Web 52 is advanced from coil 54 to a tension roller assembly 62 which keeps the web taught so that an air actuated male/female die punch assembly 64 can create top side seal holes in the web by which the upper side edge of the pouch may be subsequently tacked. After web 52 leaves the last roller of assembly 62, it is drawn over a forming plow 64 which folds the web in half (FIG. 6) into an inverted "U" shape open at the bottom. Plow 64 enlarges into a T-section 66 (FIG. 7) to form a flat 68 on the top of the web. The web is then advanced into another side plow assembly 70 (FIG. 8) which wraps the web around the T-mandrel. Next the web passes through a top plow 72 (FIG. 9) which flattens the web against the T-mandrel to provide an excess of material. The T-mandrel tapers down into a straight mandrel, while plow 72 tapers down into an inverted U shaped channel configuration (FIG. 10) so as to form the umbrella fold of FIG. 2. Immediately upon leaving channel 74 a heat sealing bar 76 tacks the fold assembly 14 at predetermined space intervals 78 to ensure that the assembly does not unfold.

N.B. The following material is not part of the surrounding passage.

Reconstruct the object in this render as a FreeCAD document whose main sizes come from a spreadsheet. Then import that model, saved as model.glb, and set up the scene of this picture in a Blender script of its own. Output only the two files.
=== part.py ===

The bottom edges of folded web 52 are spread open by a spreader bar assembly 80 to allow for the introduction and positioning of the bottom gusset. The gusset web 56 is passed through a die punch assembly 82, a tension roller assembly 84, and then over a folding plow 86 by which it is folded in half in a U-shape and positioned vertically between the open bottom edges of folded web 52. The bottom gusset 26 is heat sealed at seal station 88 at the same time that edge 36 of the spout is sealed. In the next station 90 the bottom gusset is cooled and the recess area 28 is die cut. The side edges 20 and 22 are then sealed and cooled at stations 92 and 94, and finally the web is cut at station 96 into individual pouches. Each pouch remains open at recess 28 to permit subsequent filling.

The process and apparatus of FIGS. 5 to 10 are related to other processes and apparatus for producing pouches. However, the novel design of plow assemblies 64, 66, 70, 72, and 74 which cooperate to form the umbrella-like fold assembly 14 along the top of the pouch is a distinct advance in the art. This also provides for a positive pouring spout.

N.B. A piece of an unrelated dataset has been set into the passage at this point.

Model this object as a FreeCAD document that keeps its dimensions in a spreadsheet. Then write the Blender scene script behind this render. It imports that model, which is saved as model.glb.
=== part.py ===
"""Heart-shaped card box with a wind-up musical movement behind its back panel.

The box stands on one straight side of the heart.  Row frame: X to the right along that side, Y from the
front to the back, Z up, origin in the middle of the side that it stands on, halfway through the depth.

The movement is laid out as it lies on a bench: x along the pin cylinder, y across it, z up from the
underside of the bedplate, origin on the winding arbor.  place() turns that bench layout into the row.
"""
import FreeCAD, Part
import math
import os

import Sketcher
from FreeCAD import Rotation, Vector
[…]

The invention may be embodied in other specific forms without departing from the spirit or essential characteristics thereof. The present embodiments are therefore to be considered in all respects as illustrative and not restrictive, the scope of the invention being indicated by the appended claims rather than by the foregoing description, and all changes which come within the meaning and range of equivalency of the claims are therefore intended to be embraced therein.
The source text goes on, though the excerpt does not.